Edit. Note that using 4 for the ratio of the radii isn't particularly accurate.

 

[PeroK]

I did initially think that, but I know that the acceleration on the moon is less than 1/6 of Earth's. This assumption would give 1/4 as the answer which I'm not sure is accurate enough, I don't actually know whether it just wanted a very rough approximation.

Why not solve the whole problem? All the information you need is on the Internet. Namely, the radius and density of the Earth and Moon. And, you can check the answer as the surface gravity can be found online as well.

This should give you a quantitative corroboration of Newton's law of gravity.

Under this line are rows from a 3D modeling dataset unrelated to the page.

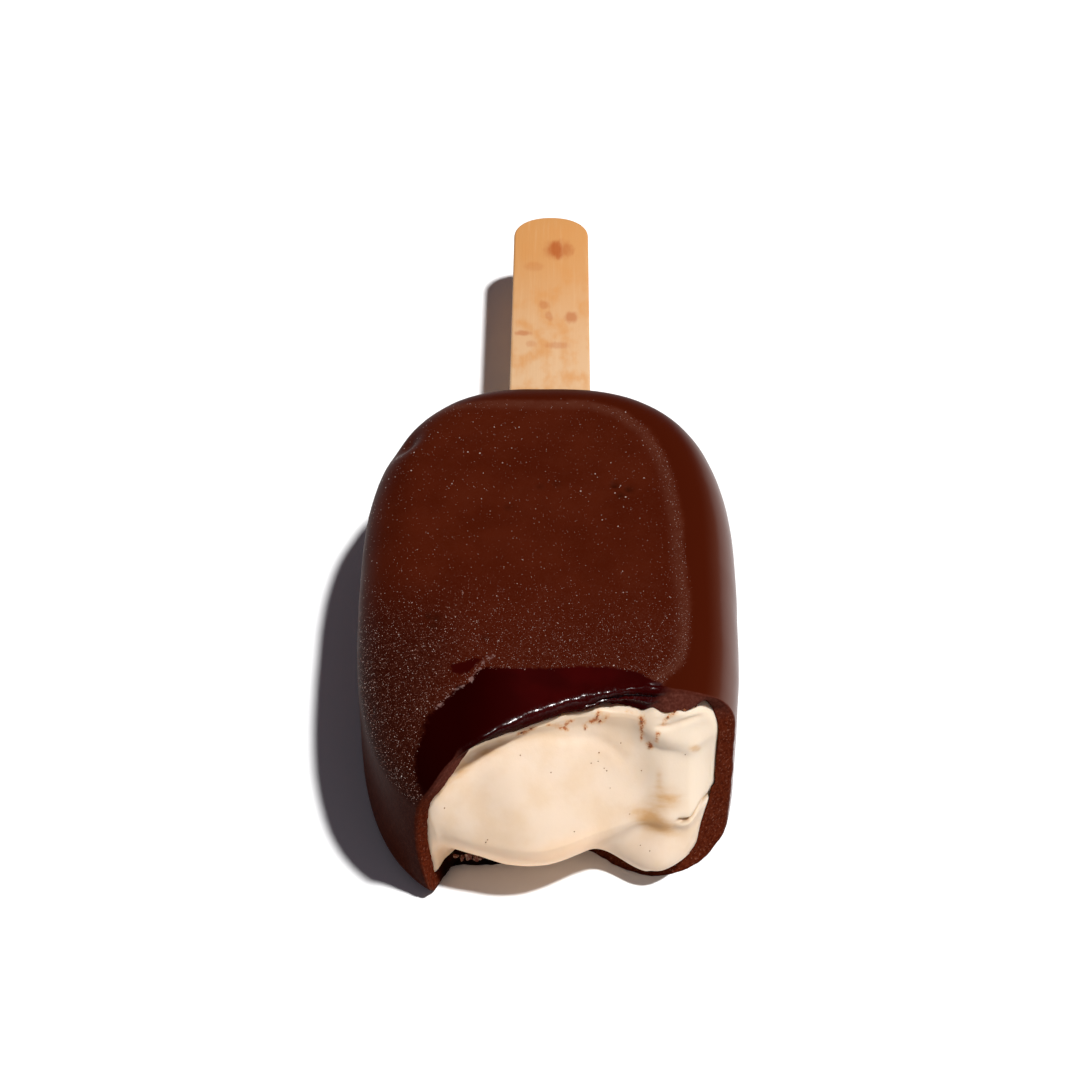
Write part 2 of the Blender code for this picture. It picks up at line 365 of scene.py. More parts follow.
def melted_share(edge):
    """1 where the bitten edge has melted round, 0 where it is a clean break."""
    across, height = edge[..., 0], edge[..., 2]
    return smooth(18.4, 20.6, height) * between(-10.5, -9.2, 12.9, 14.4, across)


def fold_share(edge):
    """1 where the melted edge sags in a thick fold."""
    across = edge[..., 0]
    return melted_share(edge) * smooth(6.6, 9.0, across)


def wrinkled_share(across):
    """1 where the melted edge is finely wrinkled."""
    return between(1.0, 5.0, 9.5, 11.5, across)


def wall_at(edge):
    """Thickness of the chocolate at the bitten edge: swollen where it melted, thin at the sides."""
    across, height = edge[..., 0], edge[..., 2]
    swollen = 0.42 * melted_share(edge) + 0.30 * fold_share(edge)
    thin_left = 0.12 + 0.40 * smooth(3.0, 9.0, height)
    thin = 0.26 * smooth(15.2, 17.5, across) + thin_left * smooth(-12.0, -14.5, across)
    foot = 0.35 * smooth(9.4, 8.6, height) + 0.50 * smooth(8.0, 3.0, height)
    return plain_wall() + swollen - thin + foot * smooth(13.0, 16.0, across)


def tucked_in(rows):
    """The right side drawn in a little towards the bite."""
    across, along, height = np.moveaxis(rows, -1, 0)
    front = smooth(-4.0, -20.0, along) * between(9.0, 14.0, 19.0, 22.8, height)
    moved = rows.copy()
    moved[..., 0] -= 0.18 * front * smooth(8.0, 17.0, across)
    return moved


def opening_spokes(count):
    """Directions, in a plane across the bar, from the middle of the opening to its edge."""
    ring = SKIN.section(BACK_OF_BITE, count)
    return ring[:, 0] / LIP_NARROWING, ring[:, 2] - HUB_HEIGHT


def edge_line(surface, depth, spoke_x, spoke_z):
    """Where a bite surface meets the layer a depth below the skin, one point for each spoke."""

    def at(share):
        x = HUB_X + spoke_x * share
        z = HUB_HEIGHT + spoke_z * share
        return x, surface(x, z), z

    def beyond(share):
        return SKIN.distance(*at(share)) > -depth

    tries = np.linspace(0.25, 1.6, 110)[:, None]
    first = beyond(tries).argmax(axis=0)
    share = halved(tries[np.maximum(first - 1, 0), 0], tries[first, 0], beyond, 16)
    return np.stack(at(share), axis=-1)


def bitten_edges(surface, gap):
    """The coat's outer edge at the bite, and the edge of a surface within the coat."""
    spokes = opening_spokes(LIP_PROBES)
    outer = edge_line(coat_bite, 0.0, *spokes)
    return outer, edge_line(surface, wall_at(outer) + gap, *spokes)


def even_lines(lines, count):
    """The same even steps along several closed lines, measured on the first of them."""
    first = np.vstack([lines[0], lines[0][:1]])
    length = np.concatenate([[0.0], np.cumsum(np.linalg.norm(np.diff(first, axis=0), axis=1))])
    steps = np.linspace(0.0, length[-1], count, endpoint=False)
    even = []
    for line in lines:
        closed = np.vstack([line, line[:1]])
        even.append(np.stack([np.interp(steps, length, closed[:, k]) for k in range(3)], -1))
    return even


def rows_from_edge(edge, ring, shares, depth):
    """Rows from an edge line back to a full ring, laid on the skin or on a layer under it."""
    shares = np.broadcast_to(shares, (len(shares), len(edge)))[..., None]
    aim = edge + (ring - edge) * shares
    hub = np.concatenate([HUB_X * (1 - shares), aim[..., 1:2],
                          np.full_like(shares, HUB_HEIGHT)], axis=-1)
    return SKIN.reach(hub, aim, depth)


def rows_along(ring, alongs, depth):
    """Plain rings at distances along the bar."""
    aim = np.repeat(ring[None], len(alongs), axis=0)
    aim[..., 1] = np.asarray(alongs)[:, None]
    hub = aim * (0, 1, 0) + (0, 0, HUB_HEIGHT)
    return SKIN.reach(hub, aim, depth)


def middle_rows(ring, count, depth):
    """Plain rings from behind the bite to where the end starts."""
    return rows_along(ring, np.linspace(BACK_OF_BITE, START_OF_END, count)[1:], depth)


def rows_to_slot(ring, slot, shares, depth):
    """Rows from the last plain ring round the stick end to the slot where the stick leaves."""
    hub = np.array([0.0, END_HUB, STICK_HEIGHT])
    slot = SKIN.reach(slot * (1, 0, 1) + (0, END_HUB, 0), slot * (1, 0, 1) + (0, 40.0, 0), depth)
    shares = np.asarray(shares)[:, None, None]
    spoke = unit(ring - hub) * (1 - shares) + unit(slot - hub) * shares
    met = SKIN.reach(np.broadcast_to(hub, spoke.shape), hub + 16 * unit(spoke), depth)
    met[-1] = slot
    return met


def layer_rows(edge, edge_depth, ring, first, spread, slot, depth):
    """A layer under the skin: from its bitten edge back, along the bar and round to the slot.

    The first row stands off the edge by a share of the way to the ring, and later rows lie
    further apart by a power, the spread.
    """
    steps = np.linspace(0.0, 1.0, HIDDEN_ROWS)
    shares = first + (1 - first) * steps[:, None] ** spread
    front = rows_from_edge(edge, ring, shares, depth + (edge_depth - depth) * (1 - shares))
    middle = middle_rows(ring, HIDDEN_MIDDLE_ROWS, depth)
    return front, middle, rows_to_slot(middle[-1], slot, steps[1:], depth)


def slot_ring(margin, count):
    """Even steps round the stick's section, grown by a margin."""
    x, z = rounded_rectangle(STICK_WIDTH / 2 + margin, STICK_THICKNESS / 2 + margin,
                             STICK_SECTION_SQUARENESS, count)
    return np.stack([x, np.full(count, REAR_LENGTH), z + STICK_HEIGHT], axis=-1)


def row_normals(rows):
    """Outward direction at each point of rows that close both ways."""
    around = np.roll(rows, -1, axis=1) - np.roll(rows, 1, axis=1)
    along = np.roll(rows, -1, axis=0) - np.roll(rows, 1, axis=0)
    return unit(np.cross(along, around))


# ---------------------------------------------------------------- modelling


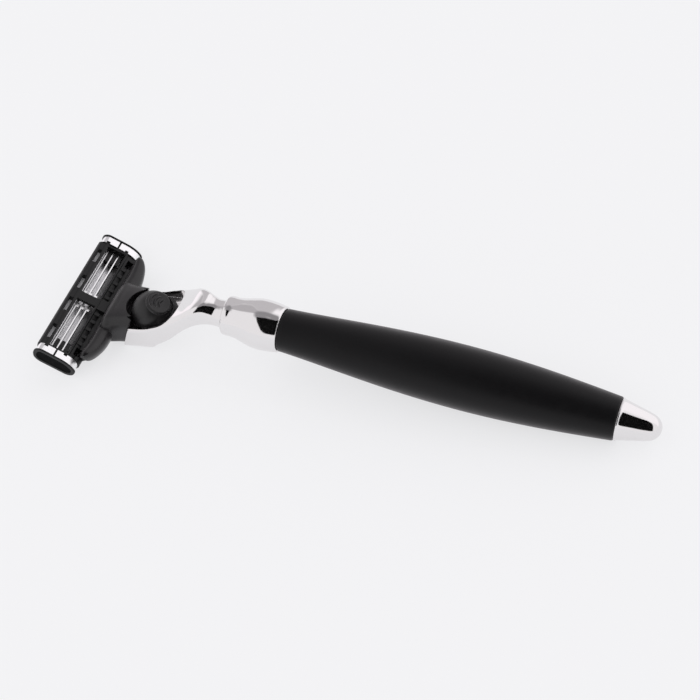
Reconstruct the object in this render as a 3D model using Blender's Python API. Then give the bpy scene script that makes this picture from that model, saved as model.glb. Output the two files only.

I can't see the point in the age of the Internet of doing anything else.

 

[haruspex]

This should give you a quantitative corroboration of Newton's law of gravity.

Not really. That law would surely have been assumed in obtaining the density estimate found on the internet.

I can't see the point in the age of the Internet of doing anything else.

By that reasoning, just look up the moon's surface gravity.

Though it doesn’t quite say it, I read the question as "The radius of Earth is 4 times the radius of the moon. On that basis, estimate the acceleration due to gravity on the surface of the moon in terms of g". So I would just assume the densities are similar.

 

[DANIELWR1998]

Not really. That law would surely have been assumed in obtaining the density estimate found on the internet.

By that reasoning, just look up the moon's surface gravity.

Though it doesn’t quite say it, I read the question as "The radius of Earth is 4 times the radius of the moon. On that basis, estimate the acceleration due to gravity on the surface of the moon in terms of g". So I would just assume the densities are similar.

I think this is the right reasoning based off of the answers so far. It came at the end of a University of Cambridge Natural Sciences Interview Preparation paper so I thought it would require a bit more than this as it's just one step (and what I assumed to begin with).

 

[DANIELWR1998]

Why not solve the whole problem? All the information you need is on the Internet. Namely, the radius and density of the Earth and Moon. And, you can check the answer as the surface gravity can be found online as well.

This should give you a quantitative corroboration of Newton's law of gravity.

I can't see the point in the age of the Internet of doing anything else.

It's more just an estimation problem but I thought the densities could be related using some other phenomenon such as an orbital period or if I knew the distance between the moon and the Earth. I wasn't quite sure what I was allowed to assume and what would be taken as common knowledge.

 

[Frabjous]

I thought it was made of green cheese so roughly 1-1.1 gm/cc

Physics Today 67, 11, 32 (2014)

 

[jbriggs444]

One might attempt a calculation of the orbital period of the moon based on the distance to the moon, surface gravity of the earth and the earth's radius under the assumption that the moon is negligibly massive. Presumably this will give a slightly incorrect answer -- the moon is not negligibly massive.

Now repeat the calculation, computing the orbital period of the moon about the earth-moon barycenter, varying the mass of the moon (and the associated location of the barycenter) until the correct answer is obtained.

Congratulations. You have weighed the moon.

We have enough significant figures for earth size and surface gravity, lunar distance and lunar orbital period that this should be a feasible calculation. [I am not certain about how lunar distance was first calculated. Modern figures are based on laser reflection against a corner reflector placed for the purpose. By the time you can place a corner reflector, you can directly measure lunar surface gravity and eliminate the need for the above convoluted weighing approach. If it were me, I'd probably have used triangulatuion to measure the distance].